Our teen’s primary needs in this season is self-belief and support – the greatest tip I ever got for this season is: “Don’t freak out!” My friend, who had three teenagers at the time, said that that was the best advice she had ever been given for the coaching years. No matter what our kids tell us, or ask our advice on, our calmness and ability to talk (even if we are freaking out on the inside) will keep the doors of connection open. I am practising my poker face.

The friendship years – 18-plus years.

Your child’s primary need is space – our kids are adults! This means that they will need space to make their own decisions and, sometimes, mistakes. Our kids need our trust that they are equipped to deal with life. Hopefully, they know we are right there if they need us, but children need to leave their parents and make a way on their own. This is crucial for developing independence and security.
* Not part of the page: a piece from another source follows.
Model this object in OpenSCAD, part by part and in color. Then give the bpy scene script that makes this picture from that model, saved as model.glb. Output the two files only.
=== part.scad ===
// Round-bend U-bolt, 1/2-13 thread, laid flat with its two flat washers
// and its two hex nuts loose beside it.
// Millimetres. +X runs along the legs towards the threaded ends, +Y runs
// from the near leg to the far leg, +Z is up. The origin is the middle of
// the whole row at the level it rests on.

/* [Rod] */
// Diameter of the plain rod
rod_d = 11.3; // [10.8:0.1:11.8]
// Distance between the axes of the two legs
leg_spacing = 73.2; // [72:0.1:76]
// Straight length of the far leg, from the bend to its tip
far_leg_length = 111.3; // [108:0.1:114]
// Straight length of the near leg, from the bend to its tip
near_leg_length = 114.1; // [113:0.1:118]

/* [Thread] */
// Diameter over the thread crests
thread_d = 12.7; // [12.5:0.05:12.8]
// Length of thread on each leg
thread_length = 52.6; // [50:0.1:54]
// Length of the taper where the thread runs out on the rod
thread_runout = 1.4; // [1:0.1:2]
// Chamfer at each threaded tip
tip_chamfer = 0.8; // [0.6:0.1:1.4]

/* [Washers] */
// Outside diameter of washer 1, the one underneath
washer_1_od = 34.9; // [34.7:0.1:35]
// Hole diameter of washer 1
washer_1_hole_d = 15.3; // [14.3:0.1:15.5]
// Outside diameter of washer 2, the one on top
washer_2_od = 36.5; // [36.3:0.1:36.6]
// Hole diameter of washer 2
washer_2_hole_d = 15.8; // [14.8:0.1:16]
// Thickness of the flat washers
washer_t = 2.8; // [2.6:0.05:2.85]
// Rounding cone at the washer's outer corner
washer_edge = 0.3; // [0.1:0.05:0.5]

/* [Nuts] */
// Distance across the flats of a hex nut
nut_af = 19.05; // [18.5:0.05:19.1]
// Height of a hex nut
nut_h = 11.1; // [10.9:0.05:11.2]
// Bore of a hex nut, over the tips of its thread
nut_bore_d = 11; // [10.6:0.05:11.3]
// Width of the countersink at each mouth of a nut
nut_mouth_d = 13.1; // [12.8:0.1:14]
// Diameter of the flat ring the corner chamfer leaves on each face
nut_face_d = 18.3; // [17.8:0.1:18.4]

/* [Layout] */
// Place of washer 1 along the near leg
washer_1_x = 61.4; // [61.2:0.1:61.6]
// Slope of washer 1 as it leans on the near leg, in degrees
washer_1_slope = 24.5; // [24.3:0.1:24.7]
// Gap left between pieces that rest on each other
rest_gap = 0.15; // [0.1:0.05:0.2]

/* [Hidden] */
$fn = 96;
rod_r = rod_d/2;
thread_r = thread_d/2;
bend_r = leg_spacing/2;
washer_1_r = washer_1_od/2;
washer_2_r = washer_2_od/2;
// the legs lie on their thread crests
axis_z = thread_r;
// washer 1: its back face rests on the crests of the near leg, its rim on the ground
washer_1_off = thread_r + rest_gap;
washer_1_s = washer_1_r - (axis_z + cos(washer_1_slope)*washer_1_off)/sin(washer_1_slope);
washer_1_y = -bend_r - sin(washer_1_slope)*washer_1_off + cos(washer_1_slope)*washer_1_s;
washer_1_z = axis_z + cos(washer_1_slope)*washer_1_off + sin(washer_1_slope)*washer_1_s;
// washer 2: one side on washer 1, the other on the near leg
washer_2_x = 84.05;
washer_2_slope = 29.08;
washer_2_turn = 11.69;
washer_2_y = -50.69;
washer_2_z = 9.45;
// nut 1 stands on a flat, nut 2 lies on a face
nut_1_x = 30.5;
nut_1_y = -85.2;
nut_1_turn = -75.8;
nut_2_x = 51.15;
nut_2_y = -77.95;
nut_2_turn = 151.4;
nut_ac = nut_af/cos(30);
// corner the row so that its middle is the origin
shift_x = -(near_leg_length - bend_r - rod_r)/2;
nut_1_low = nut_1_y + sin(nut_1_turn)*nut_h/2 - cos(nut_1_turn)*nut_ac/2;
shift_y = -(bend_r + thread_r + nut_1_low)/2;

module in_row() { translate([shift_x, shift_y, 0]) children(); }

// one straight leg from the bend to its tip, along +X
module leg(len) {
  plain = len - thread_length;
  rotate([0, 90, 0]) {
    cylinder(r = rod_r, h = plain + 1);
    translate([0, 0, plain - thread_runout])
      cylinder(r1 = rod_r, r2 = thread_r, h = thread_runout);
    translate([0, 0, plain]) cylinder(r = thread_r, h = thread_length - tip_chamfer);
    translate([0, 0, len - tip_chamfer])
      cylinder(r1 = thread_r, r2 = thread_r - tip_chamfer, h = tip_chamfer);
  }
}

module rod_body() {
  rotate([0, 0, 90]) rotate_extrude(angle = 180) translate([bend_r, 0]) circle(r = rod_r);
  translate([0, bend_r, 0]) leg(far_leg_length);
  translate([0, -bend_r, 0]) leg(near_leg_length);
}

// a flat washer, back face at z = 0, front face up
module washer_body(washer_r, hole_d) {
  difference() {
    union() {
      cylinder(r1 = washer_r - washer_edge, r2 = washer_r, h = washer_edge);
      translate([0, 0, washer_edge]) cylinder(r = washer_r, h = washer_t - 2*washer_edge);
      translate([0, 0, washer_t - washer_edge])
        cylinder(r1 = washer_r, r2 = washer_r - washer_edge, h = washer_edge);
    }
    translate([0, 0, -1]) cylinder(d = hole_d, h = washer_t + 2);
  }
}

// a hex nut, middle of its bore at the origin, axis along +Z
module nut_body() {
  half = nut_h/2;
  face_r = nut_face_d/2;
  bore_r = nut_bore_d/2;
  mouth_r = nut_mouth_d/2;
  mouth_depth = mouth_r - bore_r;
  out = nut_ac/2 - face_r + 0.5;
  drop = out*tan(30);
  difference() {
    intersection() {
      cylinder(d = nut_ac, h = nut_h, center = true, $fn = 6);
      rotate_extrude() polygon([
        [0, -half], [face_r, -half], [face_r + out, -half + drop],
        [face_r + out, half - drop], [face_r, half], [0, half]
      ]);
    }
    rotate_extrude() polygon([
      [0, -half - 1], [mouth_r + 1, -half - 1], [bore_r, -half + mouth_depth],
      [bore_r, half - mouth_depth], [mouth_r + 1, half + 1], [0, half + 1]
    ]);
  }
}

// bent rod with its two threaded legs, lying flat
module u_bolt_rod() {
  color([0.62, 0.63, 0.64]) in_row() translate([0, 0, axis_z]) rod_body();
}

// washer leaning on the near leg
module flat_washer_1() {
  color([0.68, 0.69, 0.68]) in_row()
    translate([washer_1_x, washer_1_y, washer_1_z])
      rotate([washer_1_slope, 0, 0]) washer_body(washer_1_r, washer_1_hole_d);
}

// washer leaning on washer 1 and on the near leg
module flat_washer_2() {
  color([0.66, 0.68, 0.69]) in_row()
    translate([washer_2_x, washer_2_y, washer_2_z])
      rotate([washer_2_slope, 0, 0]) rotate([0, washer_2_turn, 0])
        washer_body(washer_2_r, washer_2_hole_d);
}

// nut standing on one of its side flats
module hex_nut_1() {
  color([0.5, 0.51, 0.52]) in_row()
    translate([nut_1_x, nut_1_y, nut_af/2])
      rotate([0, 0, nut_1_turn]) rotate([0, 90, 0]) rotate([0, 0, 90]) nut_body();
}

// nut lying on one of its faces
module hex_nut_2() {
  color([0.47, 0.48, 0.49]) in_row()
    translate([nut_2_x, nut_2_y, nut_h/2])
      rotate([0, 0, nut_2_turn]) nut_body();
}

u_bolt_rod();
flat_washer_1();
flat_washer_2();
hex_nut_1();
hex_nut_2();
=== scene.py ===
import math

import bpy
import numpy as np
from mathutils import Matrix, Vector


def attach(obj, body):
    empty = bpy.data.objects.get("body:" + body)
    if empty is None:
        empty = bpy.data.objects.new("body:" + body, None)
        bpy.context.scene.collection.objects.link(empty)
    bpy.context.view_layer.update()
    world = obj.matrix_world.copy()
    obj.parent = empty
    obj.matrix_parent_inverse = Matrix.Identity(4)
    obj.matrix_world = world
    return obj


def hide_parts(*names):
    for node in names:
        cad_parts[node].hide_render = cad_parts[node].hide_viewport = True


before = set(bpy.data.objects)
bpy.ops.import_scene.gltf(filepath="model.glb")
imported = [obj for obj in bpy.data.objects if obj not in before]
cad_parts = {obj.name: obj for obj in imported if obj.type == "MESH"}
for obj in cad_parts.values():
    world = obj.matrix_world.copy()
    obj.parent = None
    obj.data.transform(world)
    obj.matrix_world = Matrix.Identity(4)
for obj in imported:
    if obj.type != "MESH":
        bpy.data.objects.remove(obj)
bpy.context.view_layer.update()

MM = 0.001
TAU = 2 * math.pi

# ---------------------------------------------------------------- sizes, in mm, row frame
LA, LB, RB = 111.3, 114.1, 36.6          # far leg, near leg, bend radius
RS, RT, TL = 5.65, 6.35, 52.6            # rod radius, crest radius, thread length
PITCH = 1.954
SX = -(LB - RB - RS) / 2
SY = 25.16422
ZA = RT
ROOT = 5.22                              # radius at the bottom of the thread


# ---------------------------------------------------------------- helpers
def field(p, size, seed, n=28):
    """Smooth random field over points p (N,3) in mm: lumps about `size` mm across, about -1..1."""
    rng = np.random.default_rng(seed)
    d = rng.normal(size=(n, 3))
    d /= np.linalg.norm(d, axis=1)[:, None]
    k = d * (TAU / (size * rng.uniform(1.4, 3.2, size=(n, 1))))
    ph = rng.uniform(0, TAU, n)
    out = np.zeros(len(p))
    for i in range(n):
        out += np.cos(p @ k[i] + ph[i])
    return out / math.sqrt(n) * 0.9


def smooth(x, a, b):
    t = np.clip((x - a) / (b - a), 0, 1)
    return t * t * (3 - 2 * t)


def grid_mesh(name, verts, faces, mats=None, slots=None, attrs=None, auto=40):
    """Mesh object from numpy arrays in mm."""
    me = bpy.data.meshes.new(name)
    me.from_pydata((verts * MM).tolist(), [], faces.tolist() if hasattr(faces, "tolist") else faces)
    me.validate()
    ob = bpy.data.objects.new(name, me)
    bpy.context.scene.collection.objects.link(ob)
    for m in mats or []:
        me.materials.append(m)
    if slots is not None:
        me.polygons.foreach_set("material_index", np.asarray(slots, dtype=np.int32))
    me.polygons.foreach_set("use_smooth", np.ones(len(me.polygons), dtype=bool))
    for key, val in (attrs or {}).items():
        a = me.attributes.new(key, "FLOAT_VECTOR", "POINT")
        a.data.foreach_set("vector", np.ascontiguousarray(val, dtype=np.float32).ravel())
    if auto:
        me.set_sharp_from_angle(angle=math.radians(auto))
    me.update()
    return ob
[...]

Our parental responsibility is support – we are there when they need us, but we also get to benefit from their wisdom and maturity. These are the years of connection and friendship.


We discovered this framework for parenting relatively late for our eldest daughter and we have had to overlap some of the years. We had to do some discipline in the training years, and some training in the coaching years, but with our subsequent children, we have managed to fit better with the age boundaries. This has been a roadmap for our response to our kids’ choices and behaviour.

In those early discipline years, when one of our kids didn’t obey and ran through a crowded car park, correcting bad choices happened immediately with a swift consequence. During the training years, more explanations were given along with the correction. At the moment, we are in the coaching years; our responses to our kids’ bad choices are guided through conversation. We haven’t reached the friendship years yet, but I guess we’ll have to watch our kids make a choice and wait for an invitation to talk about it! Ouch!

Seasonal parenting helps us to grow with our kids, partner with them, and provide them with what they need to flourish into adulthood.